Adesso anche i deputati marchigiani del Movimento Cinque Stelle rilanciano le accuse di gestione dissennata negli ultimi anni: «I consigli di amministrazione di dette fondazioni – sostengono – esprimono anche membri legati a doppio filo con i partiti politici, il Pd in particolare. Del sistema creditizio di Banca Marche ha usufruito, in particolare, il mondo dell’imprenditoria edile, sostenuto fino all’altro ieri in modo massiccio e oggi messo con le spalle al muro dall’Istituto, che gli chiede di contribuire a coprire parte del disavanzo, in pochi giorni, versando 60 milioni di euro». È qui che si chiude il cerchio, la banca sta chiedendo agli imprenditori amici – che di tanti favori hanno goduto in passato – di contribuire a salvare baracca e burattini. Solo che il tempo stringe e gli incubi si moltiplicano notte dopo notte.

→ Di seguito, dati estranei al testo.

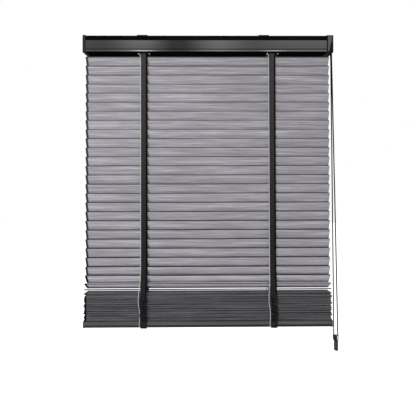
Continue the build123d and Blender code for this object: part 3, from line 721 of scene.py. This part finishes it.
def dress_headrail():
    """Satin paint on the face, and flat black on the recessed strip and inside the top, partly their own
    colour and partly painted shade, and underneath, as painted shade.
    """
    strip = rail_paint("rail_paint_strip", 0.004, 0.9, 0.0)
    mesh = node_materials("headrail", headrail_paint(), strip)
    for polygon in mesh.polygons:
        # Black here: the underside as painted shade, the strip partly as painted shade.
        black = polygon.center.z > RAIL_STRIP_FOOT or polygon.normal.z < -0.4
        polygon.material_index = 1 if black else 0


def dress_other_nodes():
    inner = plastic("inner_plastic_black", 0.006, 0.7, specular=0.04)
    node_materials("left_end_cap", plastic("cap_plastic_satin", 0.028, 0.7, specular=0.04))
    node_materials("control_housing", unit_plastic())
    node_materials("mounting_brackets", rail_paint("bracket_paint", 0.02, 0.45, 0.4))
    node_materials("drive_shaft", steel())
    for node in ("shaft_gear", "cord_pulley", "ladder_cradles", "lift_spools", "tilt_drums"):
        node_materials(node, inner)
    node_materials("bottom_rail", rail_wood())
    node_materials("bottom_rail_plugs", plastic("end_plug_plastic", 0.012, 0.5))
    node_materials("joiner_socket", plastic("joiner_black", 0.006, 0.4, specular=0.2))
    node_materials("joiner_plug", plastic("joiner_white", 0.72, 0.3, (0.97, 1.0, 1.05)))
    node_materials("cord_weight", plastic("weight_black", 0.006, 0.35, (0.9, 1.0, 1.15), 0.3))


# Ladder tapes

def slat_middle(number):
    low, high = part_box(f"slat_{number:02d}")
    return (low.z + high.z) / 2


def leg_line(side):
    """The front (-1) or rear (1) leg as (distance from the middle, height), and where its folds start."""
    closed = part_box("slat_01")[1].y + TAPE_GAP + TAPE_THICKNESS / 2
    opened = SLAT_HALF + TAPE_STACK_GAP + TAPE_THICKNESS / 2
    drum = DRUM_RADIUS + TAPE_THICKNESS
    line = [(drum, SHAFT_Z), (drum, RAIL_UNDER - 0.0015)]
    top = slat_middle(1) + SLAT_HALF
    last = slat_middle(SLATS_CLOSED)
    steps = 4 * SLATS_CLOSED
    for step in range(steps + 1):
        z = top + (last - top) * step / steps
        line.append((closed + TAPE_PRESS * math.sin(step * math.pi / 2), z))
    for number in range(SLATS_CLOSED + 1, SLATS_HANGING + 1):
        low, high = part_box(f"slat_{number:02d}")
        edge = high.z - TAPE_THICKNESS if side < 0 else low.z + TAPE_THICKNESS
        line.append((high.y + TAPE_GAP + TAPE_THICKNESS / 2, edge))
    first_fold = len(line)
    for number in range(SLATS_HANGING + 1, SLATS + 1):
        line += fold_points(opened, number)
    rail_low, rail_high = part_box("bottom_rail")
    line.append((opened, rail_high.z))
    line.append((opened, (rail_low.z + rail_high.z) / 2))
    line.append((opened, rail_low.z + 0.0012))
    line.append((opened - 0.0006, rail_low.z - TAPE_THICKNESS))
    line.append((opened - 0.004, rail_low.z - TAPE_THICKNESS * 1.2))
    return line, first_fold


def fold_points(inner, number):
    """The loop of slack tape beside one stacked slat: it swells out and droops."""
    z = slat_middle(number)
    depth = FOLD_DEPTH * (0.8 + 0.35 * math.sin(2.3 * number))
    points = []
    for step in range(FOLD_STEPS):
        t = step / FOLD_STEPS
        swell = math.sin(math.pi * t) ** 0.8
        height = z + STACK_PITCH * (0.5 - t) - FOLD_DROOP * math.sin(math.pi * t)
        points.append((inner + depth * swell, height))
    return points


def over_drum():
    """The tape's way over the top of the tilt drum, from the rear leg to the front leg."""
    radius = DRUM_RADIUS + TAPE_THICKNESS
    angles = [math.pi * step / DRUM_STEPS for step in range(1, DRUM_STEPS)]
    return [(radius * math.cos(angle), SHAFT_Z + radius * math.sin(angle)) for angle in angles]


def crumple(seed, first, last, count):
    """How far the tape stands off its own line: nothing where it hangs, more in the stack."""

    def wave(index, u):
        mirror = min(index, count - 1 - index)
        if not first <= mirror <= last:
            return 0.0, 0.0
        fade = min(1.0, (mirror - first) / 6, (last - mirror) / 6)
        bend = math.sin(9 * u + 1.7 * mirror + seed) + 0.6 * math.sin(17 * u - 0.9 * mirror)
        lift = math.sin(7 * u + 0.8 * mirror + 2 * seed)
        return CRUMPLE_BEND * fade * bend, CRUMPLE_LIFT * fade * lift

    return wave


def sway(seed, z):
    """The small sideways drift of the tape in the stack."""
    top = slat_middle(SLATS_HANGING + 1)
    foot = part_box("bottom_rail")[1].z
    t = (top - z) / (top - foot)
    if t <= -0.2:
        return 0.0
    t = min(t, 1.1)
    return -SWAY * math.sin(2.6 * (t + 0.2) + seed) * min(1.0, t + 0.2)


def ladder_tape(station, side, seed, material, folded):
    """Front leg, strap under the bottom rail, rear leg and the way over the drum, as one band."""
    x = station_x(side)
    front, first_fold = leg_line(-1)
    rear = leg_line(1)[0]
    rows = [(x + sway(seed, z), -y, z, -1) for y, z in front]
    rows += [(x + sway(seed, z), y, z, 1) for y, z in reversed(rear)]
    rows += [(x, y, z, 1) for y, z in over_drum()]
    rows.append((x, rows[0][1] - 0.00001, rows[0][2], -1))
    count = 2 * len(front)
    first = first_fold - 1
    last = len(front) - 6
    wave = crumple(seed, first, last, count)
    tape, length = ribbon(f"tape_{station}", rows, TAPE_WIDTH, material, wave)
    tape.data.materials.append(folded)
    for polygon in tape.data.polygons:
        row = polygon.vertices[0] // (TAPE_COLUMNS + 1)
        mirror = min(row, count - 1 - row)
        polygon.material_index = 1 if first <= mirror <= last + 3 else 0
    solidify(tape, TAPE_THICKNESS)
    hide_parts(f"ladder_tape_{station}")
    stretch_with_rail(tape)


def stretch_with_rail(piece):
    """Bakes the piece's placement into its mesh."""
    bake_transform(piece)


def rung(number, material):
    """The two cross strips that carry one slat, along its underside between the legs."""
    slat = f"slat_{number:02d}"
    face = largest_face(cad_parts[slat].data)
    if face.z > 0:
        face = -face
    across = Vector((0, -face.z, face.y))
    if across.y < 0:
        across = -across
    low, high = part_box(slat)
    middle = (low + high) / 2
    reach = SLAT_HALF + RUNG_TUCK
    depth = SLAT_THICKNESS / 2 + RUNG_THICKNESS
    mesh = bpy.data.meshes.new(f"rung_{number:02d}")
    points = []
    faces = []
    for side in (-1, 1):
        x = station_x(side)
        base = len(points)
        for step in range(RUNG_STEPS + 1):
            t = 2 * step / RUNG_STEPS - 1
            lift = RUNG_TUCK if abs(t) > 0.9 else 0.0
            centre = Vector((0, middle.y, middle.z)) + across * (t * reach) + face * (depth - lift)
            points.append((x - RUNG_WIDTH / 2, centre.y, centre.z))
            points.append((x + RUNG_WIDTH / 2, centre.y, centre.z))
        for step in range(RUNG_STEPS):
            a = base + 2 * step
            faces.append((a, a + 1, a + 3, a + 2))
    mesh.from_pydata(points, [], faces)
    strip = add_object(f"rung_{number:02d}", mesh, material)
    solidify(strip, RUNG_THICKNESS)
    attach(strip, slat)


# Cords

def lift_cord_points(x, side):
    """The cord's route from the rail's floor down beside the tape and under the bottom rail."""
    line = x + LIFT_CORD_OFFSET
    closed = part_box("slat_01")[1].y + 0.0003 + LIFT_CORD_RADIUS
    front = SLAT_HALF + 0.0011 + LIFT_CORD_RADIUS
    rows = [slat_middle(SLATS_CLOSED + step) for step in range(3)]
    top = slat_middle(SLATS_HANGING + 1)
    rail_low, rail_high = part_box("bottom_rail")
    first = slat_middle(1)
    return [
        (line - 0.002, side * 0.0078, RAIL_UNDER + 0.001),
        (line - 0.0004, side * (closed + 0.0006), first + SLAT_HALF + 0.0015),
        (line, side * closed, first - SLAT_PITCH),
        (line + 0.0003, side * (closed + 0.0001), rows[0] - 0.002),
        (line - 0.0004, side * (front - 0.004), rows[1] - 0.003),
        (line - 0.0016, side * (front - 0.0006), rows[2]),
        (line - 0.0034, side * (front + 0.0002), top - 0.002),
        (line - 0.0026, side * (front + 0.0004), top - 0.018),
        (line, side * (front + 0.0001), top - 0.032),
        (line + 0.0002, side * front, rail_high.z + 0.008),
        (line - 0.0008, side * (front + 0.0002), rail_high.z - 0.003),
        (line - 0.0006, side * (front - 0.0001), rail_low.z + 0.001),
        (line - 0.0005, side * (front - 0.003), rail_low.z - 0.0012),
    ]


def winding_points(x):
    """The turns of cord side by side on the spool."""
    start = x + SPOOL_START
    steps = SPOOL_TURNS * TURN_STEPS
    points = []
    for step in range(steps + 1):
        angle = 2 * math.pi * step / TURN_STEPS
        y = SPOOL_RADIUS * math.sin(angle)
        z = SHAFT_Z + SPOOL_RADIUS * math.cos(angle)
        points.append((start + SPOOL_WOUND * step / steps, y, z))
    return points


def lift_cord_piece(name, route, material, resolution):
    """One piece of lift cord as a mesh."""
    cord = as_mesh(curve_object(name, route, LIFT_CORD_RADIUS, material, resolution), material)
    return cord


def add_lift_cords(material):
    for station, side in STATIONS:
        x = station_x(side)
        for name, face in (("front", -1), ("rear", 1)):
            route = lift_cord_points(x, face)
            cord = lift_cord_piece(f"lift_cord_{station}_{name}", route, material, 12)
            if face < 0:
                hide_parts(f"lift_cords_{station}")
            stretch_with_rail(cord)
        windings = lift_cord_piece(f"windings_{station}", winding_points(x), material, 2)
        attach(windings, "drive_train")


def strand_points(side, foot_x):
    """The operating cord's route: pulley, the back strand's bend to the front, straight run, joiner."""
    y = PULLEY_Y + side * PULLEY_CORD_RADIUS
    above = Vector((foot_x, PULLEY_Y, STRAND_FOOT_Z + STRAND_END))
    bends = [Vector((PULLEY_X, y, SHAFT_Z - 2 * PULLEY_CORD_RADIUS))]
    if side > 0:
        bends = [
            Vector((PULLEY_X, y, SHAFT_Z - STRAND_TURN)),
            Vector((PULLEY_X, STRAND_GATHER_Y, SHAFT_Z - STRAND_GATHER_DROP)),
        ]
    bends.append(bends[-1].lerp(above, STRAND_BEND))
    top = (PULLEY_X, PULLEY_Y, SHAFT_Z + PULLEY_CORD_RADIUS)
    corner = (PULLEY_X, y, SHAFT_Z + PULLEY_CORD_RADIUS)
    foot = (foot_x, PULLEY_Y, STRAND_FOOT_Z)
    return [top, corner, *[tuple(bend) for bend in bends], tuple(above), foot]


def curve_length(obj):
    """The length of a curve's own line, taken from a thin copy."""
    thin = bpy.data.objects.new("thin", obj.data.copy())
    thin.data.bevel_depth = 0.0
    bpy.context.collection.objects.link(thin)
    graph = bpy.context.evaluated_depsgraph_get()
    line = bpy.data.meshes.new_from_object(thin.evaluated_get(graph))
    ends = [[line.vertices[index].co for index in edge.vertices] for edge in line.edges]
    length = sum((a - b).length for a, b in ends)
    bpy.data.objects.remove(thin)
    return length


def add_operating_cord(material):
    for name, side, foot, with_pieces in (
        ("front", -1, STRAND_FEET[0], ["joiner_plug"]),
        ("back", 1, STRAND_FEET[1], ["joiner_socket", "cord_weight"]),
    ):
        route = strand_points(side, foot)
        cord = curve_object(f"operating_strand_{name}", route, CORD_RADIUS, material, 24)
        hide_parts(f"operating_cord_{name}")
        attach(cord, "root")
        curve_length(cord)


# Small fasteners

def add_rivets():
    """Two domed rivets beside each tape, in the grommet under the rail."""
    metal = rivet_metal()
    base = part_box("ladder_cradles")[0].z
    profile = [
        (RIVET_RADIUS, 0.0004),
        (RIVET_RADIUS, -0.0002),
        (0.85 * RIVET_RADIUS, -0.0006),
        (0.5 * RIVET_RADIUS, -0.0009),
        (0.1 * RIVET_RADIUS, -0.001),
    ]
    for station, side in STATIONS:
        for spot, offset in (("a", -RIVET_OFFSET), ("b", RIVET_OFFSET)):
            at = (station_x(side) + offset, RIVET_Y, base)
            rivet = lathe(f"rivet_{station}_{spot}", profile, at, metal, RIVET_STEPS)
            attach(rivet, "root")


add_camera()
add_world()
add_area_light("key", KEY_AT, KEY_SIZE, KEY_POWER)
add_floor()
dress_slats()
dress_headrail()
dress_other_nodes()
cloth = tape_cloth()
folds = crumpled_cloth()
for tape_station, tape_seed in zip(STATIONS, (0.4, 2.1)):
    ladder_tape(*tape_station, tape_seed, cloth, folds)
for slat_number in range(1, SLATS + 1):
    rung(slat_number, cloth)
add_lift_cords(braid("lift_cord_braid", gray(0.52, LIFT_CORD_TINT), gray(0.74, LIFT_CORD_TINT)))
add_operating_cord(braid("operating_cord_braid", gray(0.003), gray(0.012)))
add_rivets()
bpy.context.view_layer.update()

Nel mezzo, continuano regolamenti di conti personali, scambi di accuse, recriminazioni e pianti amari, nella migliore tradizione delle telenovelas: ogni grande fallimento porta con sé uno strascico di storielle a fare da contorno. Parla da sola una vicenda accaduta due anni fa esatti, ricostruita dal quotidiano online Cronache Maceratesi. Era il 21 giugno del 2011 quando una lettera dell’allora presidente di Banca Marche, Michele Ambrosini, dichiarò concluso, a decorrere dal 31 luglio successivo, il rapporto di lavoro con il manager Massimo Bianconi. La buonuscita fu di un milione e mezzo di euro lordi. Lo stesso giorno, però, Ambrosini comunicò a Bianconi che la Banca «si impegna nei suoi confronti a sottoscrivere un contratto di lavoro a tempo determinato in qualità di direttore generale», a decorrere dal 22 luglio, fino al 14 maggio del 2014. Entrambe le decisioni sarebbero state prese nello stesso consiglio di amministrazione, il 9 giugno precedente. Un anno dopo, a luglio, Bianconi se ne andrà di nuovo, e definitivamente, a casa, con una nuova sostanziosa buonuscita da 2.3 milioni.